What I don’t want is to be obsessed with this need to be thin. I feel myself thinking about it at all times of the day-considering everything I put in my mouth. I do need to go back to square one, restructure my thinking and try out a new game plan. I’m no quitter, but damn it, I’m angry.
I just want all the slim people out there know I hope you realize how lucky you are. To be naturally slim and not have to worry about what you eat must be absolute bliss. For people like me, [and there are thousands of us out there], we struggle from day to day, feeling the guilt and agonizing over eating too much or over not exercising enough. And believe me, the fat gods zap us a pound or two every time we have a slip up.

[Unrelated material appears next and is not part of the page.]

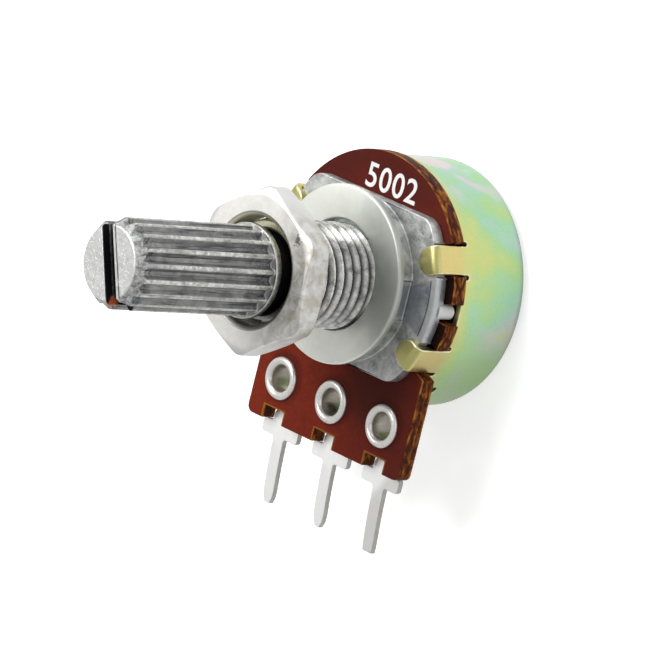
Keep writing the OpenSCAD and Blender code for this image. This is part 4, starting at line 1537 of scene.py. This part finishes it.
@dataclass
class Studio:
    """Camera, lamps, floor and world."""

    azimuth: float = 105.8018
    elevation: float = 44.2195
    roll: float = -87.266
    aim: float = 9.2
    distance: float = 400.0
    field: float = 42.247
    shift_right: float = -0.9812
    shift_up: float = -3.2060

    def axes(self) -> tuple[Vector, Vector, Vector]:
        """Directions back to the camera, right and up in the picture."""
        a, e, t = (math.radians(v) for v in (self.azimuth, self.elevation, self.roll))
        back = Vector((math.sin(a) * math.cos(e), -math.cos(a) * math.cos(e), math.sin(e)))
        right = Vector((math.cos(a), math.sin(a), 0.0))
        up = back.cross(right)
        turned = right * math.cos(t) + up * math.sin(t)
        return back, turned, up * math.cos(t) - right * math.sin(t)

    def build(self) -> None:
        """Set the scene."""
        bpy.context.scene.view_settings.view_transform = "Standard"
        self._camera()
        self._lamps()
        self._floor()
        self._world()
        log.info("studio: camera, lamps, floor and world")

    def _camera(self) -> None:
        """Put the camera where the photograph was taken from."""
        back, right, up = self.axes()
        Bench.clear()
        bpy.ops.object.camera_add()
        camera = bpy.context.object
        place = Vector((0, 0, self.aim)) + back * self.distance
        place += right * self.shift_right + up * self.shift_up
        turn = Matrix((right, up, back)).transposed().to_4x4()
        camera.matrix_world = Matrix.Translation(place * MM) @ turn
        camera.data.sensor_width = 36.0
        camera.data.lens = 36.0 * self.distance / self.field
        camera.data.clip_start = 0.01
        camera.data.clip_end = 10.0
        bpy.context.scene.camera = camera

    def _lamp(self, name: str, toward: Vector, reach: float, size: float, power: float) -> None:
        """Hang one square soft lamp.

        Args:
            name: name of the lamp.
            toward: direction from the object to the lamp.
            reach: distance in metres.
            size: side of the lamp in metres.
            power: power in watts.
        """
        Bench.clear()
        target = Vector((0, 0, 14)) * MM
        spot = target + toward.normalized() * reach
        bpy.ops.object.light_add(type="AREA", location=spot)
        lamp = bpy.context.object
        lamp.name = name
        lamp.data.size = size
        lamp.data.energy = power
        lamp.rotation_mode = "QUATERNION"
        lamp.rotation_quaternion = toward.to_track_quat("Z", "Y")

    def _lamps(self) -> None:
        """Key from the picture's upper left, a soft fill and a low rim."""
        back, right, up = self.axes()
        self._lamp("key", back * 0.55 - right * 0.85 + up * 0.6, 0.5, 0.28, 1.8)
        self._lamp("fill", back * 0.9 + right * 0.5 + up * 0.1, 0.6, 0.4, 0.35)
        self._lamp("top", up * 0.95 + back * 0.35 - right * 0.1, 0.5, 0.25, 0.55)

    def _floor(self) -> None:
        """White floor that shows white to the eye and keeps the shadow."""
        Bench.clear()
        bpy.ops.mesh.primitive_plane_add(size=3.0, location=(0, 0, -0.00002))
        floor = bpy.context.object
        floor.name = "floor"
        material = bpy.data.materials.new("floor")
        material.use_nodes = True
        g = Graph(material.node_tree)
        g.tree.nodes.remove(g.tree.nodes["Principled BSDF"])
        eye, glossy, through = self._rays(g)
        seen = (eye + glossy + through).held()
        matt = g.add("BsdfDiffuse", {"Color": (0.8, 0.8, 0.8)})
        glow = g.add("Emission", {"Color": (1.0, 1.0, 1.0), "Strength": seen * 0.36 + eye * 0.21})
        both = g.add("AddShader", {0: matt.outputs[0], 1: glow.outputs[0]})
        g.tree.links.new(both.outputs[0], g.tree.nodes["Material Output"].inputs[0])
        floor.data.materials.append(material)

    @staticmethod
    def _rays(g: Graph) -> tuple[Signal, Signal, Signal]:
        """One for camera, glossy and transmission rays, each."""
        path = g.add("LightPath")
        kinds = ("Camera", "Glossy", "Transmission")
        eye, glossy, through = (Signal(g, path.outputs[f"Is {kind} Ray"]) for kind in kinds)
        return eye, glossy, through

    def _world(self) -> None:
        """Even white light all round, plain white to the eye."""
        world = bpy.data.worlds.new("studio")
        bpy.context.scene.world = world
        world.use_nodes = True
        g = Graph(world.node_tree)
        eye, glossy, through = self._rays(g)
        level = eye * 0.55 + 0.45 + (glossy + through).held() * 0.2
        background = world.node_tree.nodes["Background"]
        background.inputs["Color"].default_value = (1.0, 1.0, 1.0, 1.0)
        g.tree.links.new(level.socket, background.inputs["Strength"])


def main() -> None:
    """Build the object piece by piece, then its studio."""
    logging.basicConfig(level=logging.INFO, format="%(name)s: %(message)s")
    palette = Palette()
    Cover(palette).build()
    Board(palette).build()
    BushingPlate(palette).build()
    Hardware(palette).build()
    Shaft(palette).build()
    Terminals(palette).build()
    Works(palette).dress()
    Studio().build()
    Bench.clear()


if __name__ == "__main__":
    main()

There’s no forgiveness in our world. We hate how our clothing looks on us, and find ourselves constantly checking for new bulges every time we walk past a mirror. We simply look at food and gain weight.
As I sit here feeling fat and worthless, deep inside I do realize I am still a beautiful, good person despite what the number reads on the scale. Right now, there’s just more of me to love. Tomorrow’s another day. Onward.